$X$ is called a Killing field if for each one parameter group induced form the flow $\psi_{t}:U\subset M \rightarrow M$ is an isometry. Show that a linear field on $\mathbb R^n$, defined by a matrix $A$ is a Killing field if and only if $A$ is anti-symmetric.
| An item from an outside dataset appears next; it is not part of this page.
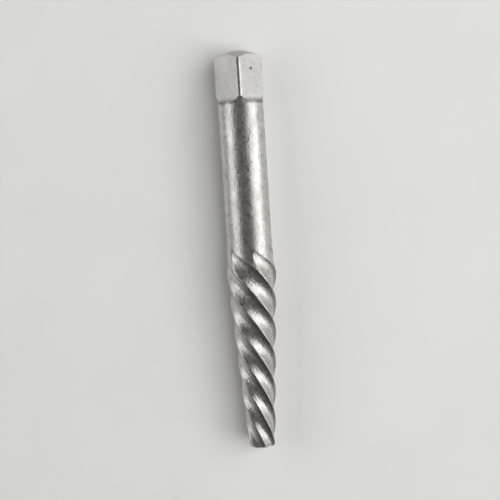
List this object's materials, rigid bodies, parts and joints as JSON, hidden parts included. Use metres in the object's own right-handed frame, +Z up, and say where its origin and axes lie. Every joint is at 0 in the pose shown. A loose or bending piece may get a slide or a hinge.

Let $\psi_{t}$ equals to $\exp tA$, I want to show that for any tangent vectors at $p$ $$\langle v,v\rangle=\langle d\psi_t(v),d\psi_t(v)\rangle\Leftrightarrow A+A^T=0$$
My attempt:
$\Leftarrow$: $\psi_t=\exp(tA)$ is an element of $O(n)$ by $(\exp(tA))^T=\exp(tA)^{-1}$, since orthogonal transformation preserves the norms, so it is an isometry.
$\Rightarrow$:No idea.
This is a problem selected from do Carmo's Riemannian Geometry, but I've met some trouble, can anyone else give me some hints? (Not necessary the whole solutions).
Thanks for your feedback!
${d\over{dt}}_{t=0}\langle v,v\rangle=\langle d\psi_t(v),d\psi_t(v)\rangle=\langle A(u),v\rangle+\langle u,A(v)\rangle=0$.
$\langle A(u),v\rangle+\langle u,\rangle=\langle A(u),v\rangle+\langle A^T(u),v\rangle=\langle (A+A^T)(u),v\rangle=0$ for every $u,v$ implies $A+A^T=0$.
Conversely, suppose that $A+A^T=0$, for every $u,v,{d\over{dt}}_{t=t_0}\langle exp(tA)u,exp(tA)v\rangle=$
$\langle A(expt_0A)u,exp(t_0A)v\rangle+\langle exp(t_0A)u,A(exp(t_0A)v\rangle=$
$\langle (A+A^T)(exp(t_0A)(u),exp(t_0A)(v)\rangle=0$ implies $f(t)=\langle exp(tA)u,exp(tA)v\rangle$ is constant and $f(t)=f(0)=\langle u,v\rangle.$